Make an exact copy of the listing below.

==*==

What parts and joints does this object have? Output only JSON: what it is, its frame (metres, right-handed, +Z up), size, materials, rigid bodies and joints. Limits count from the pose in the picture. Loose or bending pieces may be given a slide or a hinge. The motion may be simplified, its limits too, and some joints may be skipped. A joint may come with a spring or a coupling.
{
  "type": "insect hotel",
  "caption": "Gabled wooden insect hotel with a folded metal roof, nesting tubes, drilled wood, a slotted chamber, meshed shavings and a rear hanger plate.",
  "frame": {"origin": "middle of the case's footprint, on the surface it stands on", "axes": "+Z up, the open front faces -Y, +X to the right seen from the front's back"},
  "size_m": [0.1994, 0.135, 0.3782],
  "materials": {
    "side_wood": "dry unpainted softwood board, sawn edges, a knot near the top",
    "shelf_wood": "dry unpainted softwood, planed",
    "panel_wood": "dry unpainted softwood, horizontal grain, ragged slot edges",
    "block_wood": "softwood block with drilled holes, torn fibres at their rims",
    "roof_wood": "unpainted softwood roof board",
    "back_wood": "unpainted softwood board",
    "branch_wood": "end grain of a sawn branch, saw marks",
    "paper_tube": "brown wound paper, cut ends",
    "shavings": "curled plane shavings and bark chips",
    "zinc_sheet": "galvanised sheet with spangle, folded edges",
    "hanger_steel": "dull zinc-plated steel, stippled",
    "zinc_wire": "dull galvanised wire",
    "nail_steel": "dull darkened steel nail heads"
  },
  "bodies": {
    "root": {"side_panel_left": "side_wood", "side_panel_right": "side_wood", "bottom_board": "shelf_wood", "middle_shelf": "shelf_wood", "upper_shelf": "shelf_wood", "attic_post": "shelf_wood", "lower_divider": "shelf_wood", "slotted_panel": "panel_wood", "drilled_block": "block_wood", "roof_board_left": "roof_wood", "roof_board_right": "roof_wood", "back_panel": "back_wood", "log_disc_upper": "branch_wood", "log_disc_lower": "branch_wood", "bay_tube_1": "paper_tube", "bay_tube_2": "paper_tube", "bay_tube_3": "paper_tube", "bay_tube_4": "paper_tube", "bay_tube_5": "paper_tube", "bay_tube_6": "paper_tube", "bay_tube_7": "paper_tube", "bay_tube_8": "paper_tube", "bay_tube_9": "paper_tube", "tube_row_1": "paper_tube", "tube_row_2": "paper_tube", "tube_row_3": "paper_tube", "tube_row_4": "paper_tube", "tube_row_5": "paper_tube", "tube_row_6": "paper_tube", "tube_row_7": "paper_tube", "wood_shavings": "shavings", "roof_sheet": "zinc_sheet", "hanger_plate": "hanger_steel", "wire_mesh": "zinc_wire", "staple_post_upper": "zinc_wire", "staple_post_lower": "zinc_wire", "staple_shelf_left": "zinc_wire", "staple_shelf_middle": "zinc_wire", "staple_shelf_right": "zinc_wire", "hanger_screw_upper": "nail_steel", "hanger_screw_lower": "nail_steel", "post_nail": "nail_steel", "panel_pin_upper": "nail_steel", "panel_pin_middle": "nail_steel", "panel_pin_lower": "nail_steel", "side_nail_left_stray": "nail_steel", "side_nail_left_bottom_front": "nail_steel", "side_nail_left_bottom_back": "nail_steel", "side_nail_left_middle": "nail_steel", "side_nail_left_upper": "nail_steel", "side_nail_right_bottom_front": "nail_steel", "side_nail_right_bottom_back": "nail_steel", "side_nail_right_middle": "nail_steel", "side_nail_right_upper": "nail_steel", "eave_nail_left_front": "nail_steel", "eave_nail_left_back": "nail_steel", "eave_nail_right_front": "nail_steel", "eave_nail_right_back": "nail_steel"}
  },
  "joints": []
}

==*==

### Complete output:
What parts and joints does this object have? Output only JSON: what it is, its frame (metres, right-handed, +Z up), size, materials, rigid bodies and joints. Limits count from the pose in the picture. Loose or bending pieces may be given a slide or a hinge. The motion may be simplified, its limits too, and some joints may be skipped. A joint may come with a spring or a coupling.
{
  "type": "insect hotel",
  "caption": "Gabled wooden insect hotel with a folded metal roof, nesting tubes, drilled wood, a slotted chamber, meshed shavings and a rear hanger plate.",
  "frame": {"origin": "middle of the case's footprint, on the surface it stands on", "axes": "+Z up, the open front faces -Y, +X to the right seen from the front's back"},
  "size_m": [0.1994, 0.135, 0.3782],
  "materials": {
    "side_wood": "dry unpainted softwood board, sawn edges, a knot near the top",
    "shelf_wood": "dry unpainted softwood, planed",
    "panel_wood": "dry unpainted softwood, horizontal grain, ragged slot edges",
    "block_wood": "softwood block with drilled holes, torn fibres at their rims",
    "roof_wood": "unpainted softwood roof board",
    "back_wood": "unpainted softwood board",
    "branch_wood": "end grain of a sawn branch, saw marks",
    "paper_tube": "brown wound paper, cut ends",
    "shavings": "curled plane shavings and bark chips",
    "zinc_sheet": "galvanised sheet with spangle, folded edges",
    "hanger_steel": "dull zinc-plated steel, stippled",
    "zinc_wire": "dull galvanised wire",
    "nail_steel": "dull darkened steel nail heads"
  },
  "bodies": {
    "root": {"side_panel_left": "side_wood", "side_panel_right": "side_wood", "bottom_board": "shelf_wood", "middle_shelf": "shelf_wood", "upper_shelf": "shelf_wood", "attic_post": "shelf_wood", "lower_divider": "shelf_wood", "slotted_panel": "panel_wood", "drilled_block": "block_wood", "roof_board_left": "roof_wood", "roof_board_right": "roof_wood", "back_panel": "back_wood", "log_disc_upper": "branch_wood", "log_disc_lower": "branch_wood", "bay_tube_1": "paper_tube", "bay_tube_2": "paper_tube", "bay_tube_3": "paper_tube", "bay_tube_4": "paper_tube", "bay_tube_5": "paper_tube", "bay_tube_6": "paper_tube", "bay_tube_7": "paper_tube", "bay_tube_8": "paper_tube", "bay_tube_9": "paper_tube", "tube_row_1": "paper_tube", "tube_row_2": "paper_tube", "tube_row_3": "paper_tube", "tube_row_4": "paper_tube", "tube_row_5": "paper_tube", "tube_row_6": "paper_tube", "tube_row_7": "paper_tube", "wood_shavings": "shavings", "roof_sheet": "zinc_sheet", "hanger_plate": "hanger_steel", "wire_mesh": "zinc_wire", "staple_post_upper": "zinc_wire", "staple_post_lower": "zinc_wire", "staple_shelf_left": "zinc_wire", "staple_shelf_middle": "zinc_wire", "staple_shelf_right": "zinc_wire", "hanger_screw_upper": "nail_steel", "hanger_screw_lower": "nail_steel", "post_nail": "nail_steel", "panel_pin_upper": "nail_steel", "panel_pin_middle": "nail_steel", "panel_pin_lower": "nail_steel", "side_nail_left_stray": "nail_steel", "side_nail_left_bottom_front": "nail_steel", "side_nail_left_bottom_back": "nail_steel", "side_nail_left_middle": "nail_steel", "side_nail_left_upper": "nail_steel", "side_nail_right_bottom_front": "nail_steel", "side_nail_right_bottom_back": "nail_steel", "side_nail_right_middle": "nail_steel", "side_nail_right_upper": "nail_steel", "eave_nail_left_front": "nail_steel", "eave_nail_left_back": "nail_steel", "eave_nail_right_front": "nail_steel", "eave_nail_right_back": "nail_steel"}
  },
  "joints": []
}